Alguém está morrendo
Tout son corps” repete Volmir quando se retira para o fundo do palco e deixa de confrontar na proximidade o público com o seu corpo fundido no de Inês. E, na versão apresentada em França, repete uma e outra vez a palavra “tout” até esta se tornar também o som de um tiroteio. Os disparos sucedem-se e deflagra também uma dúvida que Volmir não sabe desfazer. “Nessa cena, penso em alguém que está morrendo para que uma outra entidade possa aparecer. É o início de uma transição para outra parte do espectáculo. Mas não sei ainda se é a Inês que mata o Volmir ou o Volmir que mata a Inês. E acho que esses tiros também têm muito que ver com matar o público, porque o público contribui para legitimar todo o perigo da visibilidade. O público quer cada vez mais assisti-la, vê-la, publicá-la e difundi-la.” Em resposta, Inês ganha asco, fermenta uma raiva apontada na direcção de quem a observa em segurança.

Inês procura então apagar-se.
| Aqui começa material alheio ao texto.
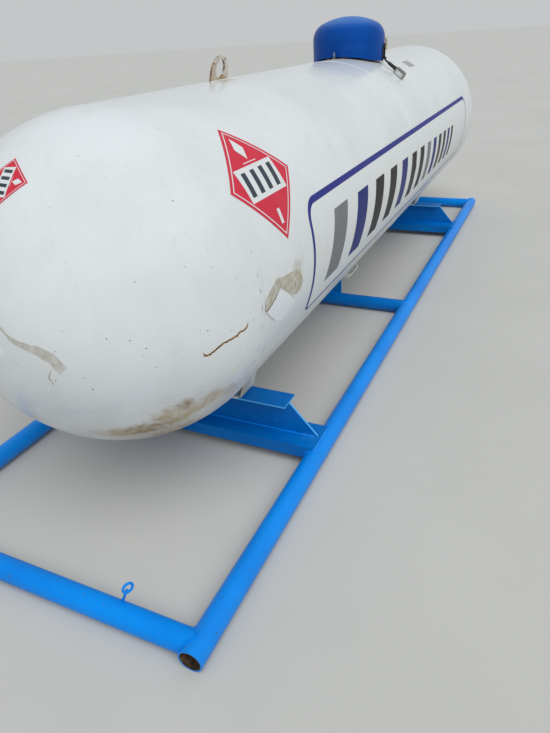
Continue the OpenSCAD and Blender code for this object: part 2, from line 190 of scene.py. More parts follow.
# %% [markdown]
# ## White enamel on the tank
# The tank is sprayed with a two-part white enamel over steel, which dries to a satin film
# (roughness 0.20) with the default IOR of 1.5. Years outside leave four things on it:
# faint streaks where rain ran down, each a few centimetres wide, a beige dust that gets
# thicker and duller (roughness 0.55) towards the belly, a slow waviness of the rolled plate
# that shows in the highlight, and rust stains at known places. The beige towards the belly
# is also painted shade and a painted reflection of brown ground under the tank. Each is a
# mask on Object coordinates.
#
# A stain could be painted on an image, but that would tie it to a UV map. Instead, each is a
# distance from its place, with a noise added so that its edge is ragged.

# %% Stains: place, reach and strength
OCHRE, BROWN, GREY = "#ac9565", "#8f7345", "#a39d8e"
SATIN, DUSTY = 0.20, 0.55  # roughness of the clean film and of the dusty belly
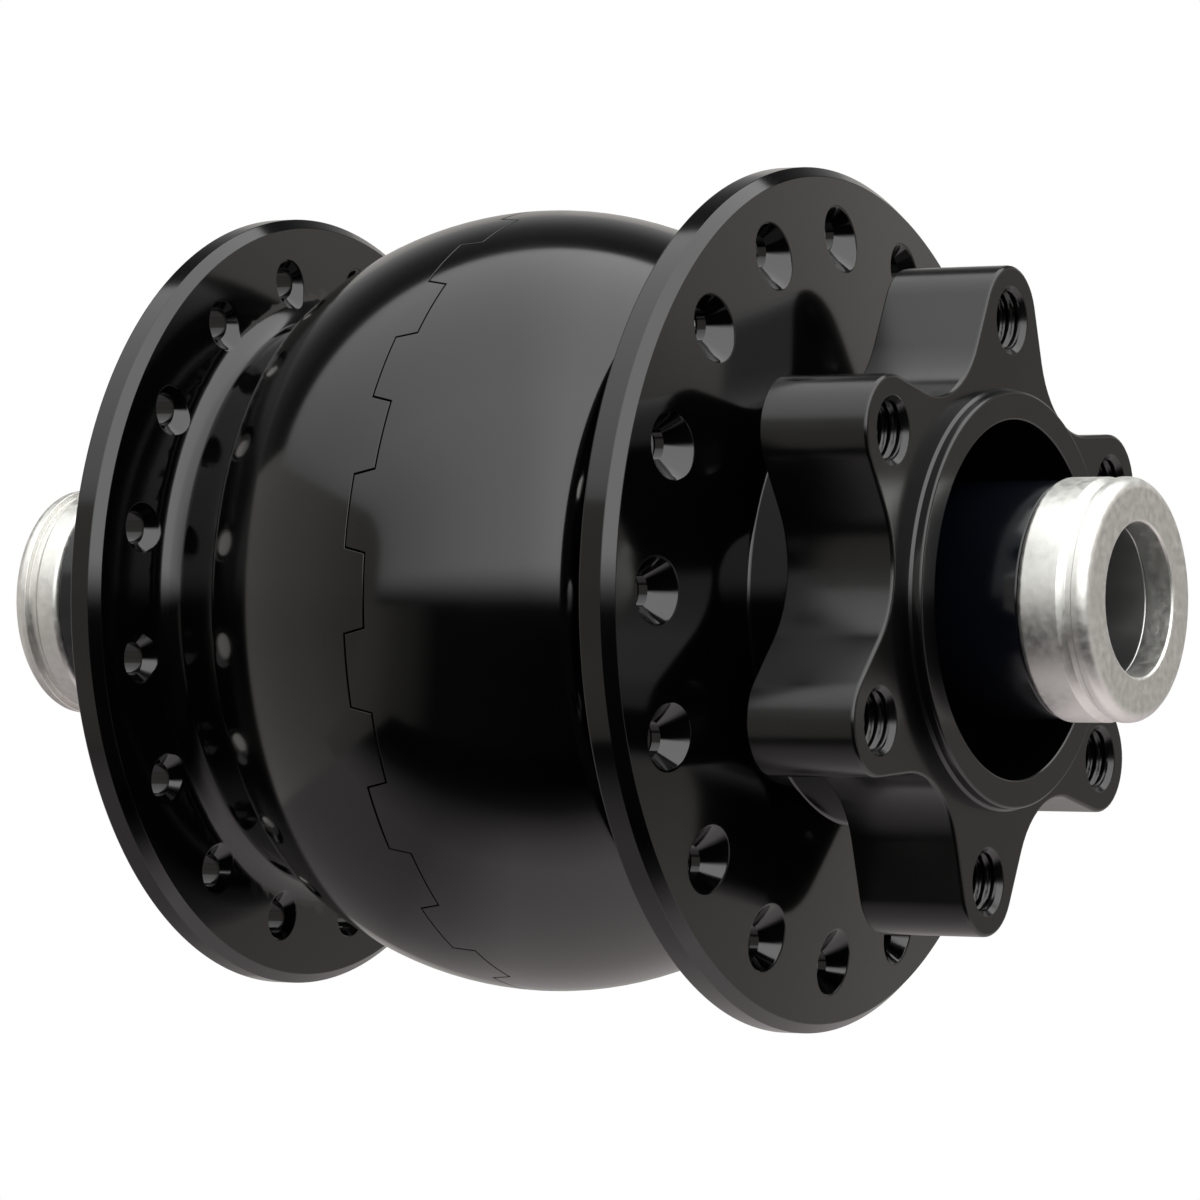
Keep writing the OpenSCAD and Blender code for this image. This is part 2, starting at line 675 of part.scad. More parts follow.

Deixar de ver para não ser vista. E Volmir cobre os olhos, agora que está no fundo do palco, com fita adesiva. Mas a escuridão vai avançando também sobre a assistência, a luz sugada até Inês/Volmir e espectadores estarem em igualdade de circunstâncias. Como se nesse black out total, a Inês fosse permitido focar-se ainda mais no desejo de pertencer e todo o corpo a empurrasse nesse sentido. “É essa acentuação erótica, escandalosa, permissiva e perversa desse corpo que deseja bastante” e que resta no palco, argumenta Volmir. As luzes apagam-se. Inês já não é vista, o público já não pode partilhá-la. Mas o desejo dela está lá. Tão incandescente quanto antes.